Keeping the meter running


Malcolm Fletcher

Malcolm Fletcher of AMT-Sybex reports on the UK’s smart meter rollout—and how retailers can be ready for the next phase


Throughout the UK energy sector, smart metering teams are finding themselves under pressure. Compatibility and communication problems between the Data Communications Company (DCC) and the new generation of Smart Metering Equipment Technical Specifications 2 (SMETS 2) meters have caused delays, and in many cases, the smart meter rollout has slowed to a crawl.

Although approximately 10 million smart meters have now been installed, only a small proportion are SMETS 2 meters, and only a tiny percentage of those are currently connected to the DCC. Moreover, one of the major vendors of SMETS 2 meters has achieved only qualified certification, raising further concerns with retailers on supply chains.

With an end date for SMETS 1 meter rollout of 5th October 2018 (subject to derogations) and the first cohort of DCC meter enrolment set for November 2018, timescales are extremely tight and carry the real risk of stranding. Overall, the government’s target of installing 53 million meters by 2020 looks unlikely to be met.

Tackling the problems

The situation looks grim, but it’s important to focus on tackling the problems, not apportioning blame. The UK is one of the world’s most complex and diverse energy markets, and the rollout is extremely ambitious in terms of technology, size, and timing. With so many different requirements to meet and so many moving pieces in play, it was almost inevitable that technical problems would arise at some point.

In this piece we focus on what retailers can do now despite these problems. Although the major roadblock is the compatibility issues with the SMETS 2 meters, retailers can only play a supporting role here—the DCC and the hardware manufacturers will need to take the lead in resolving the problems. Instead, retailers should focus on getting their own houses in order. The top priority should be to ensure that their internal systems and processes are flexible enough to support a wide variety of meter data management scenarios and enable communication with a greater number of meter installation companies.

If—as seems likely—there will be an extended transition period, retailers will need a platform that can handle a combination of traditional meters and SMETS 1, SMETS 2 and AMR smart meters. Some of these meters will still need to be read manually; others may send data directly to the retailer; and the rest will send data via the DCC. Unless the retailer can support all these processes reliably and efficiently, the costs and risks of meter data management could spiral further out of control.

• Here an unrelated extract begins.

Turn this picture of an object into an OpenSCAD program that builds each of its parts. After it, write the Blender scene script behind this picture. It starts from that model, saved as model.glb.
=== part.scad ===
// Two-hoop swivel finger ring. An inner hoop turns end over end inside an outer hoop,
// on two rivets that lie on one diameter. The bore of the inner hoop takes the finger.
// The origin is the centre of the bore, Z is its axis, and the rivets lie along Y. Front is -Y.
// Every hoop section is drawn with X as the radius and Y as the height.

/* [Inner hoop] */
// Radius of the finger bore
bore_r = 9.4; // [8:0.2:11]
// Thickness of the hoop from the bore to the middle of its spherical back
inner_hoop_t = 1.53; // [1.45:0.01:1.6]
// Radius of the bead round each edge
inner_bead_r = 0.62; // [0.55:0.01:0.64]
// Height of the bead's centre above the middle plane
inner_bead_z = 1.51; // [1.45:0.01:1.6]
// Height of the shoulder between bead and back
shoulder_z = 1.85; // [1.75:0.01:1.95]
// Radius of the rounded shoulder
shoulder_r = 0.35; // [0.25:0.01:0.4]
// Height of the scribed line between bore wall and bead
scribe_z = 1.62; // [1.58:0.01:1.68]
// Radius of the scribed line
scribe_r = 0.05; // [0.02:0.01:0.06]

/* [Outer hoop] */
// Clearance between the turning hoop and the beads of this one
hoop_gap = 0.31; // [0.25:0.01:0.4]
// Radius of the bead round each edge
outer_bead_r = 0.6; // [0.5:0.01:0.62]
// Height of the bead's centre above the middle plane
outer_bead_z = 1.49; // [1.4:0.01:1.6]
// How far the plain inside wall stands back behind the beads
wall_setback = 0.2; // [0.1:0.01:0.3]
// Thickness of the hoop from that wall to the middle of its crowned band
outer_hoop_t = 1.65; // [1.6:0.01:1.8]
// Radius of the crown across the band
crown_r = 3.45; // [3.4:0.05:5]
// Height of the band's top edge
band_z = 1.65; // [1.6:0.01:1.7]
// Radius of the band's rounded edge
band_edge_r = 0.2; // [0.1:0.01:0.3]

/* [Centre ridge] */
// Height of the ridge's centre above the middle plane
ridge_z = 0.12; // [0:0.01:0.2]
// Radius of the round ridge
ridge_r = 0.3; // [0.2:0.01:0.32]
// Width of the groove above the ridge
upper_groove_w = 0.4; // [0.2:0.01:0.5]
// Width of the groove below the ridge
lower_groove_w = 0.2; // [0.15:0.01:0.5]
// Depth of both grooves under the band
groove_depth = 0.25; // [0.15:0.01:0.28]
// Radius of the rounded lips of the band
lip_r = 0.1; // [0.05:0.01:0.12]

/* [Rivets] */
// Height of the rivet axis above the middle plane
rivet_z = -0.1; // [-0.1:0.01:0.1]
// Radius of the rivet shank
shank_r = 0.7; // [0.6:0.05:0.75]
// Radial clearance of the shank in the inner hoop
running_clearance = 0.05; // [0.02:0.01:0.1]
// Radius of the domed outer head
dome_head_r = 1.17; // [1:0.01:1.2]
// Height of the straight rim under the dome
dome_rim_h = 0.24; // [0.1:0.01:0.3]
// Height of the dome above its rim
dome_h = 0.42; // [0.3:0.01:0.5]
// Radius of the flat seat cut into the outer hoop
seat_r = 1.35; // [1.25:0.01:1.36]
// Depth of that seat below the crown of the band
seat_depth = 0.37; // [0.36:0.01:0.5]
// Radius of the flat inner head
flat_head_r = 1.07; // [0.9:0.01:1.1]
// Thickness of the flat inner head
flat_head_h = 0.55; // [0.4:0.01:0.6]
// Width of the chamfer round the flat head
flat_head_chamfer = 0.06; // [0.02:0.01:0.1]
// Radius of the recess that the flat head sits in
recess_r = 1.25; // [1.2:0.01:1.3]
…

Lightening the load on retailers

At AMT-SYBEX, we’re currently working with two of the UK’s larger energy companies, which have deployed approximately 5 million smart meters between them. This means that about 50 percent of the UK’s current domestic smart meter estate is already integrated with our Affinity Meterflow meter data management solution. As well as these SMETS 1 and SMETS 2 meters, we also manage data from around half a million non-domestic meters.

Our experience of developing Meterflow over the last eight years has shown us that it’s possible to build a scalable, versatile meter data management platform—but it’s also highly complex and time-consuming to keep in line with the market and customer needs. For energy retailers, the burden of developing and maintaining such a platform for one of the most complex markets globally may prove to be a huge and costly distraction from their core business.

As well as the IT platform required to support the Smart Metering rollout, retailers also need to implement a complex operating model to support these processes. Because of the complex and technical nature of these processes, this wouldn’t necessarily be provided by an existing team within the organisation. That’s why we have been working with clients to look at new ways to support the smart metering rollout with a selection of business services in areas where there is a need to provide broader business support. For example, some of clients have started exploring with us a “smart metering as a service” offering, where we manage the back-office functions for key processes such as installation and commissioning. Effectively, we can take away some of the complexity around meter deployment and meter data management, and provide a compliant, future-proof solution that is guaranteed to keep pace with the needs of the industry. This is a service that we have developed using our smart metering and industry expertise and this is now available to our clients and new prospects.

Supporting next-generation networks

The smart metering as a service approach allows retailers to focus on driving out value from the data provided by smart meters to improve the customer experience rather than getting dragged down into a swamp of operational meter data processes and issues. Our operating model will ensure that any meters whether they are AMR, SMETS 1 or SMETS2 are managed correctly and the data is stored in the meter data management systems ready for onward processing and fed into downstream processes.

This will not only help to ensure that all the pieces fall into place as soon as the DCC’s smart meter enrolment service comes online—it will also serve as the foundation of a world-leading smart energy system that can offer next-generation capabilities, such as time-of-use tariffs, support for domestic generation, and faster switching.